SDIRA Alongside Other Entity Structures
Many experienced note investors use multiple structures simultaneously:
- An LLC for active note investing funded with personal capital
- An SDIRA for retirement-focused note purchases generating tax-advantaged income
- A Delaware Statutory Trust if the operation reaches a scale that demands nationwide licensing coverage
The SDIRA is not a replacement for a business entity — it is a complementary structure that allows retirement funds to participate in the same asset class. Notes purchased through the LLC and notes purchased through the SDIRA are separate investments, each governed by their own rules and tax treatment.

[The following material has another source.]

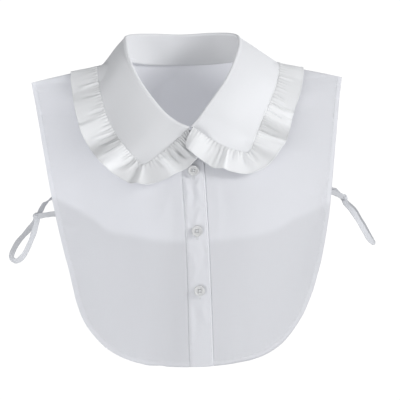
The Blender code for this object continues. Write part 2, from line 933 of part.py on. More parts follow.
def main():
    """Build the false collar."""
    clear_previous()
    parts = bpy.data.collections.new("false_collar")
    cutters = bpy.data.collections.new("cutters")
    bpy.context.scene.collection.children.link(parts)
    bpy.context.scene.collection.children.link(cutters)
    cotton = make_material("white_cotton", (0.80, 0.81, 0.83), 0.85)
    collar_cotton = make_material("collar_cotton", (0.82, 0.83, 0.85), 0.85)
    pearl = make_material("pearl_button", (0.72, 0.72, 0.70), 0.35)
    tape_cotton = make_material("tape_cotton", (0.76, 0.77, 0.79), 0.9)
    make_panels(parts, cotton)
    make_plackets(parts, cotton)
    make_buttons(parts, pearl)
    body = ("front_left_panel", "front_right_panel", "back_panel", "top_placket")
    tree = cloth_tree(parts, body)
    collar = make_collar(parts, collar_cotton, tree)
    make_ruffle(parts, collar_cotton, collar, tree)
    make_ties(parts, tape_cotton)


main()
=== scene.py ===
"""The looks of a false collar: a sleeveless cotton half blouse with a ruffled collar.

Lengths in the tables are millimetres, as in the part's own source, and are made metres
when a mesh is built. X runs to the viewer's right, the front faces -Y and Z is up. The
origin is the middle of the neck at the height of the high shoulder points. "Left" and
"right" in a piece's name are the wearer's.
"""

import logging
import math
import random
from bisect import bisect_right
from dataclasses import dataclass
from enum import Enum
from typing import Callable, NamedTuple

import bmesh
import bpy
from mathutils import Matrix, Quaternion, Vector
from mathutils.bvhtree import BVHTree
from mathutils.kdtree import KDTree


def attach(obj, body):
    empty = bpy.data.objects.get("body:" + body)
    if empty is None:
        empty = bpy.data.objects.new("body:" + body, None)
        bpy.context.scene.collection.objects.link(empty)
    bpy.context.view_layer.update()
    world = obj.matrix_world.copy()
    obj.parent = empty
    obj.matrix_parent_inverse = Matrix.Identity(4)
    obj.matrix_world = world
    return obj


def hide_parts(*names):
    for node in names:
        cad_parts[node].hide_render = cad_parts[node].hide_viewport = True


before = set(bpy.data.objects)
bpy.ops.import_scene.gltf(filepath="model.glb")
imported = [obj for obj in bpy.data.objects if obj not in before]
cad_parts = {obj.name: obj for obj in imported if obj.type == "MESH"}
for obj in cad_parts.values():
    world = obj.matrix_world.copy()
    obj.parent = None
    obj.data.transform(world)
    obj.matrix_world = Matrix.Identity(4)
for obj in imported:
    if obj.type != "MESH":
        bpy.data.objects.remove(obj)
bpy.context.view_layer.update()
MM = 0.001
LOG = logging.getLogger("false_collar")

Rows = tuple[tuple[float, ...], ...]
Colour = tuple[float, float, float]
Faces = list[tuple[int, ...]]
Line = list[tuple[Vector, Vector]]


class Side(Enum):
    """The two halves of the garment, as the viewer sees them."""

    VIEWER_LEFT = -1.0
    VIEWER_RIGHT = 1.0


class Spot(NamedTuple):
    """A point of a cloth surface with what its finish reads, in millimetres, its painted shade and light
    among them.
    """

    place: Vector
    edge: float
    tone: float
    across: float
    along: float


def smoothstep(value: float) -> float:
    """Ease a value from 0 to 1."""
    value = min(max(value, 0.0), 1.0)
    return value * value * (3.0 - 2.0 * value)


def table_value(rows: Rows, key: float, column: int = 1) -> float:
    """Read one column of a table with a smooth curve through its rows.

    Args:
        rows: the table, its first column the keys, rising or falling.
        key: where to read it; past an end, the end holds.
        column: the column to read.

    Returns:
        The value at the key.
    """
    last = len(rows) - 1
    sign = -1.0 if rows[0][0] > rows[-1][0] else 1.0
    keys = [sign * row[0] for row in rows]
    values = [row[column] for row in rows]
    key = min(max(sign * key, keys[0]), keys[-1])
    index = 0
    while index < last - 1 and key > keys[index + 1]:
        index += 1
    span = keys[index + 1] - keys[index]
    part = (key - keys[index]) / span

    def slope(at: int) -> float:
        """Give the curve's slope at a row."""
        low, high = max(at - 1, 0), min(at + 1, last)
        return (values[high] - values[low]) / (keys[high] - keys[low])

    square, cube = part * part, part ** 3
    return (
        values[index] * (2 * cube - 3 * square + 1)
        + slope(index) * span * (cube - 2 * square + part)
        + values[index + 1] * (3 * square - 2 * cube)
        + slope(index + 1) * span * (cube - square)
    )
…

Getting Started with an SDIRA
- Research custodians that specialize in self-directed accounts and have experience with mortgage note investments
- Open the account and initiate a rollover or transfer from existing retirement funds
- Identify a performing loan through normal deal sourcing channels
- Direct the custodian to execute the LPSA, wire funds, and title the note in the name of the IRA
- Set up servicing so payments flow directly to the custodian
- Monitor and reinvest as income accumulates in the account
The setup process takes more coordination than buying notes through an LLC, but it is a well-established workflow. Most note sellers and loan servicers are familiar with SDIRA documentation requirements and can accommodate the structure without difficulty.